The parties proceeded to a hearing, which took place on September 20, 2022. The FAA offered the testimony of a single witness, Wayne Knight, an FAA investigator. It also introduced into evidence the Hazardous Materials Incident Report prepared by Hoysler, the FedEx employee who investigated the spill. The ALJ issued an Initial Decision on October 17, 2022. He concluded that Axalta violated 49 C.F.R. § 171.2(e) and 49 C.F.R. § 173.24(b)(1) and assessed a penalty of $1,900. Axalta filed an administrative appeal pursuant to 14 C.F.R. § 13.233(a). The FAA filed a cross-appeal seeking revision of the penalty amount to $9,500. The Administrator affirmed the ALJ’s disposition by a Decision and Order entered on June 7, 2023. Axalta timely petitioned this court for review of the Administrator’s order.

II.

We have jurisdiction to review the Administrator’s order pursuant to 49 U.S.C. § 5127. The Administrative Procedure Act (“APA”), 5 U.S.C. § 701 et seq., supplies the standards that govern our review. The APA provides, in particular, that a “reviewing court shall . . . hold unlawful and set aside agency action, findings, and conclusions” if they are “(A) arbitrary, capricious, an abuse of discretion, or otherwise not in accordance with law; (B) contrary to constitutional right . . . (C) in excess of statutory jurisdiction . . . (D) without observance of procedure required by law . . . (E) unsupported by substantial evidence . . . or (F) unwarranted by the facts to

5 the extent that the facts are subject to trial de novo by the reviewing court.” Id. § 706.

Our review of whether an agency action is in accordance with federal statute and the Constitution is de novo.

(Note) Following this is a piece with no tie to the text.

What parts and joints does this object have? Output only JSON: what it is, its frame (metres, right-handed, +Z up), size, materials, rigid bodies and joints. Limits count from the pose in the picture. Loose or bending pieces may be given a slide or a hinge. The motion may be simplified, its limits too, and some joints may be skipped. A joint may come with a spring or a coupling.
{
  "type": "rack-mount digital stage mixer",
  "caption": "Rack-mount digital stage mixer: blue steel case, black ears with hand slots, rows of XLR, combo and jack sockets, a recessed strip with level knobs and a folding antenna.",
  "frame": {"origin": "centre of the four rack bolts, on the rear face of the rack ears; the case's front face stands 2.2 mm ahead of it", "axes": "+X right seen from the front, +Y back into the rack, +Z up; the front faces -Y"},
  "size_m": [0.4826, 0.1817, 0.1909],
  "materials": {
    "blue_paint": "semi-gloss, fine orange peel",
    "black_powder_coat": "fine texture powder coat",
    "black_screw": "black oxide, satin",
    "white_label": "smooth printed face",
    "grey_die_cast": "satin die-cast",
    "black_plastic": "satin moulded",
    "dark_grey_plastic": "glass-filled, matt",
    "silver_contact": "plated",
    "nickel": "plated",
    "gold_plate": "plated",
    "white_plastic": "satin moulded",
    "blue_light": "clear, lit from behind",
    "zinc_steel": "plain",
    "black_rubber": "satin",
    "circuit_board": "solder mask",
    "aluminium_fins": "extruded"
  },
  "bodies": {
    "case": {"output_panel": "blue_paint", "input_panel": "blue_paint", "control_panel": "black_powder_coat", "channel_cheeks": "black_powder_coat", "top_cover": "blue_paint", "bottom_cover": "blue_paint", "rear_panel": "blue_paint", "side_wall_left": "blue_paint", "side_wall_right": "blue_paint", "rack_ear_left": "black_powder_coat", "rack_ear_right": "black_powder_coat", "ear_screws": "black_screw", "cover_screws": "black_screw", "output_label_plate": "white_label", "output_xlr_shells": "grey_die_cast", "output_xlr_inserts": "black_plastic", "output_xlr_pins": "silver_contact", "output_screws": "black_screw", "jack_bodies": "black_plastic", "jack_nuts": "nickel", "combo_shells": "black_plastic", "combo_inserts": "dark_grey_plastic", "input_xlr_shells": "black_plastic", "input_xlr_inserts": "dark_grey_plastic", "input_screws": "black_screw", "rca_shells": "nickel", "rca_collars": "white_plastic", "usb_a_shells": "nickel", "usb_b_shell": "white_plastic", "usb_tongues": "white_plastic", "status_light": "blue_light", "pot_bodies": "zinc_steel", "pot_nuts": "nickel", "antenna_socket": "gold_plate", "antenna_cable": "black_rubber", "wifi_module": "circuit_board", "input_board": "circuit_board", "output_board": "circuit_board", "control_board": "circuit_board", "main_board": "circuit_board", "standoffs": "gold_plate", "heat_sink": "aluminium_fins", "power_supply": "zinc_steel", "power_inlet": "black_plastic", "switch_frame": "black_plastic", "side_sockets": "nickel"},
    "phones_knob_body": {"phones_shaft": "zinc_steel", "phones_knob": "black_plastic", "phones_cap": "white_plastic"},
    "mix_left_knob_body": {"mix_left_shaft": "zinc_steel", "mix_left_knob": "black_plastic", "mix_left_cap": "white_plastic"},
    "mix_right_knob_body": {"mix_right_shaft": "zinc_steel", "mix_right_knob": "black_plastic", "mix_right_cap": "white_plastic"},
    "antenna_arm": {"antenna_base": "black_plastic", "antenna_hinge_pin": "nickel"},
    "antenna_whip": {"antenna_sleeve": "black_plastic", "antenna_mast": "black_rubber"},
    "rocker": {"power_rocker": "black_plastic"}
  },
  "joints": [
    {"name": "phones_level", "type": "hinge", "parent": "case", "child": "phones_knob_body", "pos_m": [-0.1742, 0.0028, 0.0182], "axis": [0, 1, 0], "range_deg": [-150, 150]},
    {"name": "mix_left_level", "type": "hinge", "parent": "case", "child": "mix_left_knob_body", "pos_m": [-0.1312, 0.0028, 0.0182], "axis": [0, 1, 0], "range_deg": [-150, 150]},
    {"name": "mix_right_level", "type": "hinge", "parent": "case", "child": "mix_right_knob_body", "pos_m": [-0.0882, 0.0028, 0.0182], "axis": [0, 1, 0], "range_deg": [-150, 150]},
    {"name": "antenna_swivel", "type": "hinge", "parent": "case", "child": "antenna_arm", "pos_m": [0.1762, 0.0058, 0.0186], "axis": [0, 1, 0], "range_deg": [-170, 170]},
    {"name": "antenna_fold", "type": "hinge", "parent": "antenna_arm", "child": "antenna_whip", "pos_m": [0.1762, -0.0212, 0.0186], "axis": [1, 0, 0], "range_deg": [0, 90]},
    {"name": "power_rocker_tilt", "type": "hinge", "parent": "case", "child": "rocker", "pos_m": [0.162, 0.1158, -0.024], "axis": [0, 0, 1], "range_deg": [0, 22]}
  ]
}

See Loper Bright Enters. v. Raimondo, 603 U.S. 369, 392 (2024) (“Under the APA, it . . . ‘remains the responsibility of the court to decide whether the law means what the agency says.’” (quoting Perez v. Mortg. Bankers Ass’n, 575 U.S. 92, 109 (2015) (Scalia, J., concurring in the judgment))). But we must accept an agency’s factual findings as conclusive “if they are ‘supported by substantial evidence given the record as a whole.’” Crozer-Chester Med. Ctr. v. NLRB, 976 F.3d 276, 283–84 (3d Cir. 2020) (quoting Hertz Corp. v.